### Data shown

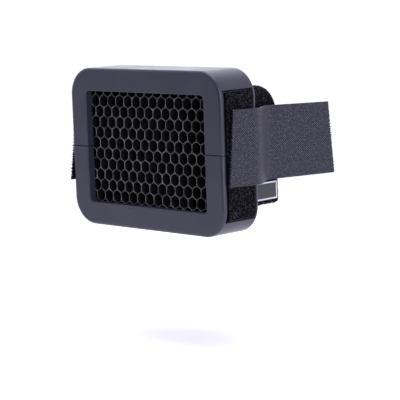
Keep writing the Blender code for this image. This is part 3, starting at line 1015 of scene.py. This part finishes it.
def tail_strip():
    """The strap's outer face from the left foot along the head's underside, down a ramp to its tip."""
    before, down, after = TAIL_STEPS
    foot = BAND_BOTTOM_RADIUS - BAND_HALF_WIDTH
    points = [Vector((x, 0, BAND_BOTTOM)) for x in spread(foot, BAND_END, before)]
    for share in spread(0, 1, down)[1:]:
        x = BAND_END + (TAIL_RAMP_END - BAND_END) * share
        points.append(Vector((x, 0, BAND_BOTTOM - TAIL_DROP * (1 - math.cos(math.pi * share)) / 2)))
    points += [Vector((x, 0, BAND_BOTTOM - TAIL_DROP)) for x in spread(TAIL_RAMP_END, TAIL_TIP, after)[1:]]
    return Strip(with_inwards(points, lambda run: Vector((-run.z, 0, run.x)).normalized()), (0, 1, 0))


def clear_of_label(strip):
    def keep(s, across):
        point = strip.at(s)[0]
        beside = LABEL_LOW.y - LABEL_CLEAR < across < LABEL_HIGH.y + LABEL_CLEAR
        level = LABEL_LOW.z - LABEL_CLEAR < point.z < LABEL_HIGH.z + LABEL_CLEAR
        return not (beside and level and point.x > 0)
    return keep


def straight_ends(start, stop):
    return lambda share: (start, stop)


def loop_tape(name, pile_name, strip, seed, keep=None):
    """Loop tape of the strap's width along a whole strip: its cloth and its pile."""
    tape = cloth(
        name, strip, straight_ends(0, strip.length), (BAND_FRONT, BAND_REAR), (TAPE_CLOTH_TOP, TAPE),
        "loop_cloth", "loop_pile", step=(0.9 * MM, 0.6 * MM), lump=0.16 * MM, lump_size=2.4 * MM,
    )
    places = scattered(
        seed, (TAPE_EDGE, strip.length - TAPE_EDGE), (BAND_FRONT + TAPE_EDGE, BAND_REAR - TAPE_EDGE),
        TAPE_PILE_SPACING, pile_loop(TAPE_PILE), keep,
    )
    pile = threads(
        pile_name, strip, places, TAPE_PILE_ROOT, LOOP, TAPE_PILE_THREAD, "pile_thread", "loop_pile",
    )
    return tape, pile


def build_band():
    strip = band_strip()
    band, pile = loop_tape("strap_band", "strap_band_pile", strip, 51, clear_of_label(strip))
    lining = cloth(
        "strap_rubber_lining", strip, straight_ends(LINING_START, strip.length),
        (BAND_FRONT + TAPE_EDGE, BAND_REAR - TAPE_EDGE), (TAPE + LAYER_GAP, LINING_FACE),
        "strap_rubber", "strap_rubber", step=(0.8 * MM, 1.5 * MM),
    )
    near, far = BAND_FRONT + LINING_SEAM, BAND_REAR - LINING_SEAM
    last = strip.length - LINING_SEAM_STOP
    runs = [
        ((LINING_SEAM, near), (last, near)), ((LINING_SEAM, far), (last, far)),
        ((LINING_SEAM_CROSS, near), (LINING_SEAM_CROSS, far)),
    ]
    seam = seam_on(
        "strap_lining_seam", strip, 71, runs, LINING_STITCH, LINING_FACE, "strap_rubber", inner=True,
    )
    for made in (band, pile, lining, seam):
        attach(made, "strap")
    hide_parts("strap_loop_tape")
    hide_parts("strap_lining")


def box_runs(first, last, near, far):
    """The seam runs round a box on a strip: its two long sides, then its two ends."""
    return [
        ((first, near), (last, near)), ((first, far), (last, far)),
        ((first, near), (first, far)), ((last, near), (last, far)),
    ]


def build_label():
    """The label lies in the pile on the strap's right side, its face slightly puckered."""
    width = LABEL_HIGH.y - LABEL_LOW.y
    points = [Vector((LABEL_HIGH.x, y, LABEL_LOW.z)) for y in spread(LABEL_LOW.y, LABEL_HIGH.y, LABEL_STEPS)]
    label_line = Strip([(point, Vector((-1, 0, 0))) for point in points], (0, 0, 1))
    height = LABEL_HIGH.z - LABEL_LOW.z
    label = cloth(
        "strap_woven_label", label_line, straight_ends(0, width), (0, height),
        (LAYER_GAP, LABEL_HIGH.x - LABEL_LOW.x), "label_cloth", "label_cloth",
        step=(0.5 * MM, 0.4 * MM), lump=0.05 * MM, lump_size=5 * MM,
    )
    runs = box_runs(LABEL_SEAM, width - LABEL_SEAM, LABEL_SEAM, height - LABEL_SEAM)
    seam = seam_on("strap_label_seam", label_line, 73, runs, LABEL_STITCH, 0.0, "label_cloth")
    for made in (label, seam):
        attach(made, "strap")
    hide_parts("strap_label")


def build_tail():
    strip = tail_strip()
    tail, pile = loop_tape("strap_tail_tape", "strap_tail_pile", strip, 53)
    patch_start = strip.length - (TAIL_TIP - PATCH_LOW.x)
    patch_stop = strip.length - (TAIL_TIP - PATCH_HIGH.x)
    patch = cloth(
        "strap_patch_cloth", strip, straight_ends(patch_start, patch_stop), (PATCH_LOW.y, PATCH_HIGH.y),
        (TAPE + LAYER_GAP, PATCH_FACE), "hook_cloth", "hook_tape", step=(0.8 * MM, 0.8 * MM),
    )
    places = scattered(
        57, (patch_start + HOOK_SELVEDGE, patch_stop - HOOK_SELVEDGE),
        (PATCH_LOW.y + HOOK_SELVEDGE, PATCH_HIGH.y - HOOK_SELVEDGE), PATCH_HOOK_SPACING,
        hook_stem(PATCH_HOOK),
    )
    hooks = hooks_on("strap_patch_hooks", strip, places, PATCH_HOOK_ROOT)
    near, far = PATCH_LOW.y + PATCH_SEAM, PATCH_HIGH.y - PATCH_SEAM
    first, last = patch_start + PATCH_SEAM, patch_stop - PATCH_SEAM
    crossed = [((first, near), (last, far)), ((first, far), (last, near))]
    seam = seam_on(
        "strap_patch_seam", strip, 79, [*box_runs(first, last, near, far), *crossed], PATCH_STITCH,
        TAPE_SEAM_DEPTH, "loop_pile",
    )
    for made in (tail, pile):
        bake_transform(made)
    for made in (patch, hooks, seam):
        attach(made, "strap_tail")
    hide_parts("strap_end")
    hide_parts("strap_hook_patch")


# Stage, light and camera

def build_stage():
    look = Look("pale_floor")
    place = look.coordinate("Object")
    cloud = look.noise(place, 3, 3)
    look.set(Base_Color=look.mix(cloud, (0.9, 0.9, 0.9), (0.93, 0.93, 0.93)), Roughness=0.9,
             Specular_IOR_Level=0.1)
    ring = [
        (FLOOR_RADIUS * math.cos(a), FLOOR_RADIUS * math.sin(a), FLOOR_LEVEL)
        for a in spread(0, 2 * math.pi, FLOOR_SIDES)[:-1]
    ]
    data = bpy.data.meshes.new("floor")
    data.from_pydata(ring, [], [tuple(range(len(ring)))])
    data.materials.append(look.material)
    floor = bpy.data.objects.new("floor", data)
    bpy.context.scene.collection.objects.link(floor)


def build_world():
    """A white room: a bright wall behind on the left, and an unlit end in front."""
    world = bpy.data.worlds.new("white_room")
    bpy.context.scene.world = world
    room = Nodes(world, "Background")
    place = room.coordinate("Generated")
    level = ROOM_LEVEL
    for direction, low, high, change in ROOM_ZONES:
        toward = room.node(
            "ShaderNodeVectorMath", output=1, settings={"operation": "DOT_PRODUCT"},
            _0=place, _1=Vector(direction).normalized(),
        )
        zone = room.node(
            "ShaderNodeMapRange", settings={"interpolation_type": "SMOOTHSTEP"},
            _0=toward, _1=low, _2=high, _3=0.0, _4=change,
        )
        level = room.math("ADD", zone, level)
    by_camera = room.node("ShaderNodeLightPath")
    strength = room.node("ShaderNodeMix", _0=by_camera, _2=level, _3=BACKDROP_LEVEL)
    room.set(Strength=strength, Color=ROOM_TINT)


def build_lights():
    for name, place, size, power in LIGHTS:
        data = bpy.data.lights.new(name, "AREA")
        data.shape = "RECTANGLE"
        data.size, data.size_y = size
        data.energy = power
        data.color = ROOM_TINT
        made = bpy.data.objects.new(name, data)
        made.location = place
        made.rotation_euler = (-Vector(place)).to_track_quat("-Z", "Y").to_euler()
        bpy.context.scene.collection.objects.link(made)


def build_camera():
    data = bpy.data.cameras.new("camera")
    data.lens = CAMERA_LENS
    data.sensor_width = CAMERA_SENSOR
    made = bpy.data.objects.new("camera", data)
    made.location = CAMERA_PLACE
    turn = (CAMERA_AIM - CAMERA_PLACE).to_track_quat("-Z", "Y")
    made.rotation_mode = "QUATERNION"
    made.rotation_quaternion = turn @ Quaternion((0, 0, 1), math.radians(CAMERA_ROLL))
    bpy.context.scene.collection.objects.link(made)
    bpy.context.scene.camera = made


build_frame()
build_core()
build_pads()
build_tabs()
build_band()
build_label()
build_tail()
build_stage()
build_world()
build_lights()
build_camera()
bpy.context.scene.view_settings.view_transform = "Standard"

######

Write out a verbatim copy of the data, beginning with its first line and ending with the line that contains "return lambda share: (start, stop)".

Final result —
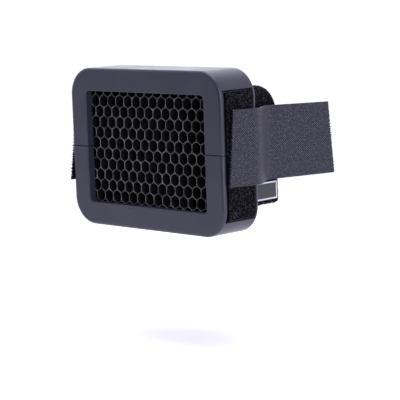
Keep writing the Blender code for this image. This is part 3, starting at line 1015 of scene.py. This part finishes it.
def tail_strip():
    """The strap's outer face from the left foot along the head's underside, down a ramp to its tip."""
    before, down, after = TAIL_STEPS
    foot = BAND_BOTTOM_RADIUS - BAND_HALF_WIDTH
    points = [Vector((x, 0, BAND_BOTTOM)) for x in spread(foot, BAND_END, before)]
    for share in spread(0, 1, down)[1:]:
        x = BAND_END + (TAIL_RAMP_END - BAND_END) * share
        points.append(Vector((x, 0, BAND_BOTTOM - TAIL_DROP * (1 - math.cos(math.pi * share)) / 2)))
    points += [Vector((x, 0, BAND_BOTTOM - TAIL_DROP)) for x in spread(TAIL_RAMP_END, TAIL_TIP, after)[1:]]
    return Strip(with_inwards(points, lambda run: Vector((-run.z, 0, run.x)).normalized()), (0, 1, 0))


def clear_of_label(strip):
    def keep(s, across):
        point = strip.at(s)[0]
        beside = LABEL_LOW.y - LABEL_CLEAR < across < LABEL_HIGH.y + LABEL_CLEAR
        level = LABEL_LOW.z - LABEL_CLEAR < point.z < LABEL_HIGH.z + LABEL_CLEAR
        return not (beside and level and point.x > 0)
    return keep


def straight_ends(start, stop):
    return lambda share: (start, stop)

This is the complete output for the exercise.